A cidade que venceu o crack

Elogiado por especialistas, modelo de São Bernardo do Campo foca em ressocialização

O Dia

Com consultórios médicos ambulantes e abrigos com tratamento de qualidade, a cidade de São Bernardo do Campo, no ABC paulista, tornou-se um modelo no combate ao crack em todo o país. O segredo foi atender aos usuários da droga como casos de saúde pública e não de segurança. O Ministério Público Estadual (MP) propõe que a fórmula adotada no município sirva de exemplo e modelo em outros estados que enfrentam problemas com viciados. É o caso do Rio de Janeiro, onde é grande o número de dependentes da droga, que perambulam nas ruas.

Em São Bernardo, os usuários são ajudados principalmente na reinserção social e no mercado de trabalho. “Entendemos que não é possível resolvermos este problema, se não atuarmos em três frentes: cuidados à saúde, geração de renda e moradia. Não adianta tirar o usuário de circulação por vários meses e do contato com a droga se, após estes meses, ele voltar para a rua, sem emprego, no mesmo ambiente degradante”, explica Arthur Chioro, presidente do Conselho dos Secretários Municipais de Saúde de São Paulo, que atua em São Bernardo.

Chioro tem recebido autoridades de várias cidades do Brasil e do exterior para apresentar o projeto de São Bernardo do Campo, iniciado há dois anos, na gestão do prefeito Luiz Marinho (PT).

“Nossa opção foi por apostar na singularidade das pessoas, no direito de cada um, para não desistir de ninguém. Mesmo quem está no fundo do poço, num determinado momento, abre a guarda e pede guarida”, aposta Chioro.

Vidas refeitas a partir do tratamento

Érica Coelho, que tem 28 anos e é há 15 usuária de drogas, esteve numa maternidade pública de São Bernardo há dois meses para dar à luz Emanoel. A direção da maternidade, ao notar o estado deplorável de Érica, acionou a Justiça para que a criança fosse levada para um abrigo.

“A prefeitura não deixou. Eles prometeram à Justiça que me recuperariam e isso está acontecendo. Recebo o melhor tratamento possível. Já estive internada em clínicas por dois meses, já fiquei três anos na cadeia e, quando saí, busquei o crack. Hoje, não busco mais porque sou tratada com respeito e atenção”, conta Érica.

Em tratamento junto com o marido, Érica recebeu um apartamento da prefeitura e agora sonha ganhar a vida como cabeleireira: “Nasci de novo”.

Consultórios de rua e moradias com plantão 24h

A política de atenção aos usuários de drogas em São Bernardo abrange as secretarias de Esportes, Assistência Social, Habitação, Saúde e Segurança.

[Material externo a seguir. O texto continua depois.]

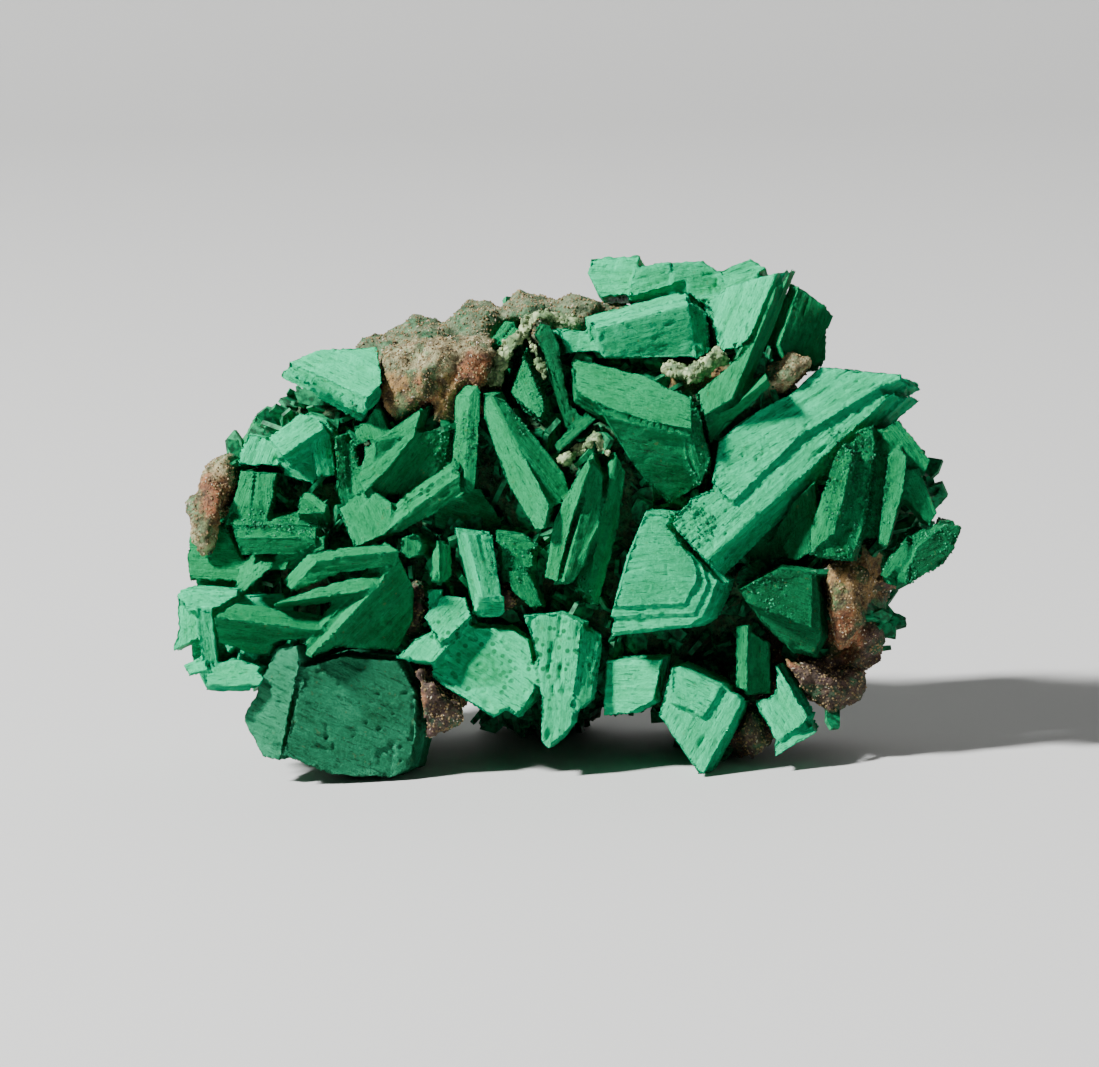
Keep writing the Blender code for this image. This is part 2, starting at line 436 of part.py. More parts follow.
# Lumps of the matrix: x, z and depth of the middle, then the radius, in drawn millimetres
MATRIX_CORE = [
    (-13.0, 25.0, 21.0, 14.0), (0.0, 24.0, 22.0, 15.0), (13.0, 24.0, 22.0, 14.0),
    (-24.0, 25.0, 20.0, 10.0), (23.0, 25.0, 19.0, 11.0), (-2.0, 36.0, 21.0, 10.0),
    (12.0, 36.0, 19.0, 9.0), (-14.0, 33.0, 18.0, 8.5), (-30.0, 24.0, 17.0, 6.4),
    (-22.0, 13.0, 19.0, 8.5), (-6.0, 15.5, 23.0, 9.5), (11.0, 15.0, 21.0, 8.5),
    (24.0, 15.0, 18.0, 7.5), (-24.0, 33.0, 16.0, 6.0), (30.0, 28.0, 17.0, 6.0),
    (-9.0, 22.0, 9.0, 4.0), (3.0, 33.0, 10.0, 5.0), (7.0, 18.0, 10.0, 5.0), (6.0, 43.0, 20.0, 6.0),
    (14.5, 44.0, 19.0, 4.6),
]
MATRIX_FEET = [
    (-22.0, 7.0, 18.0, 5.6), (15.5, 7.0, 16.0, 4.8), (-1.0, 9.0, 30.0, 5.2),
]
MATRIX_LUMPS = [
    # Left rim
    (-33.0, 29.0, 12.0, 4.0), (-34.6, 31.0, 9.4, 1.6), (-35.4, 29.2, 8.2, 2.2),
    (-36.6, 27.0, 6.2, 2.0), (-36.5, 24.8, 5.4, 1.8), (-36.4, 22.8, 5.4, 1.3),
    # Upper left, under the sparkling crust
    (-17.0, 40.2, 11.0, 3.4), (-13.5, 40.8, 10.6, 3.6), (-10.0, 41.4, 11.2, 3.3),
    (-7.6, 42.4, 12.0, 2.4), (-18.6, 38.0, 9.0, 2.2), (-15.2, 38.4, 8.8, 2.4),
    (-11.6, 38.6, 9.4, 2.3), (-19.0, 36.4, 8.2, 1.6), (-13.0, 38.0, 13.0, 6.0),
    # Back rim
    (-15.0, 42.8, 17.0, 3.6), (-9.0, 44.2, 19.0, 4.0), (-4.0, 45.0, 19.0, 3.9),
    (1.0, 45.4, 19.0, 3.6), (-19.0, 41.4, 15.0, 3.2),
    # Between the shield, the V and the slab
    (12.4, 40.6, 12.0, 2.4), (22.2, 40.4, 10.0, 2.4), (18.0, 38.0, 14.0, 5.0),
    # Bottom, between the front-left and the centre plates
    (-16.2, 11.0, 3.0, 1.8), (-14.8, 8.8, 2.9, 2.1), (-13.7, 6.3, 3.2, 1.9),
    (-11.8, 6.6, 3.6, 1.7), (-14.0, 9.0, 7.0, 3.4), (-14.0, 11.0, 12.0, 5.0),
    # Right, from the ochre lump down to the dark band
    (28.0, 20.0, 5.6, 2.4), (27.6, 17.4, 5.6, 2.1), (27.2, 14.5, 5.4, 1.8),
    (27.4, 18.0, 10.0, 3.2), (31.8, 19.8, 7.0, 1.5), (30.2, 13.8, 8.6, 1.9),
    (21.0, 11.3, 5.8, 1.5), (23.2, 10.3, 5.8, 1.7), (25.6, 9.6, 6.4, 1.8),
    (28.2, 9.4, 7.6, 1.7), (26.0, 7.4, 7.0, 1.4), (25.0, 11.0, 11.0, 3.6),
    (17.9, 5.6, 5.2, 1.7), (18.3, 3.6, 5.4, 1.6), (17.5, 6.0, 10.0, 3.6),
    (19.3, 14.3, 5.0, 1.1), (20.0, 29.0, 13.0, 5.0),
    # Small patches at the centre
    (-16.4, 16.8, 3.4, 1.3), (-15.0, 17.0, 7.0, 3.2), (-6.4, 18.8, 5.0, 1.6), (-6.4, 19.0, 9.0, 3.0),
]
PALE_CRUST = [
    (-7.7, 38.8, 10.2, 1.0), (-7.5, 40.3, 10.6, 1.1), (-7.0, 41.8, 11.0, 1.1),
    (-6.1, 43.1, 11.2, 1.0), (-4.9, 44.2, 11.6, 1.0), (-4.4, 45.4, 12.2, 1.0),
    (-3.5, 46.2, 12.6, 0.9), (-3.7, 44.6, 11.4, 0.8),
    (-3.3, 43.2, 10.6, 0.7), (-2.8, 41.7, 10.2, 0.7), (-2.4, 40.3, 9.8, 0.7), (-2.0, 38.8, 9.4, 0.6),
    (-2.6, 46.0, 12.4, 1.0), (-1.2, 46.0, 12.8, 1.0), (0.3, 45.6, 12.8, 1.0),
]
CENTRE_NODULES = [
    (-0.4, 32.1, 5.0, 0.9), (0.8, 33.0, 6.0, 0.9), (2.5, 33.6, 5.6, 1.1),
    (3.8, 33.4, 6.0, 0.9), (4.7, 32.3, 5.0, 1.1),
]
UPPER_NODULES = [
    (9.9, 41.4, 9.8, 0.9), (11.0, 40.9, 9.4, 1.0), (12.4, 40.6, 9.0, 1.1),
    (13.7, 41.3, 9.2, 1.0), (14.9, 42.3, 9.6, 1.0),
]
LUMP_NOISE = 0.0007
LUMP_SCALE = 380.0
CORE_VOXEL = 0.0012
LUMP_VOXEL = 0.0006
CRUST_VOXEL = 0.00028
CORE_TRIANGLES = 300
LUMP_TRIANGLES = 760
MATRIX_TRIANGLES = 3500
MATRIX_VOXEL = 0.00033
CRUST_TRIANGLES = 100
CRUST_ROOM = 0.75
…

Foram criados consultórios de rua, com médicos, psicólogos, enfermeiros e terapeutas, que percorrem a cidade prestando toda a assistência necessária aos usuários. Há também as ‘Repúblicas Terapêuticas’, moradias com cuidadores de plantão durante as 24 horas do dia. E núcleos profissionalizantes, que permitem a reinserção social dos dependentes.

“Eu posso, inclusive, fumar crack na ‘República Terapêutica’, se quiser. Não fumo porque eles me mostram que é melhor eu não fumar. Não é mandar ou obrigar, é ensinar e educar”, conta Érica Coelho.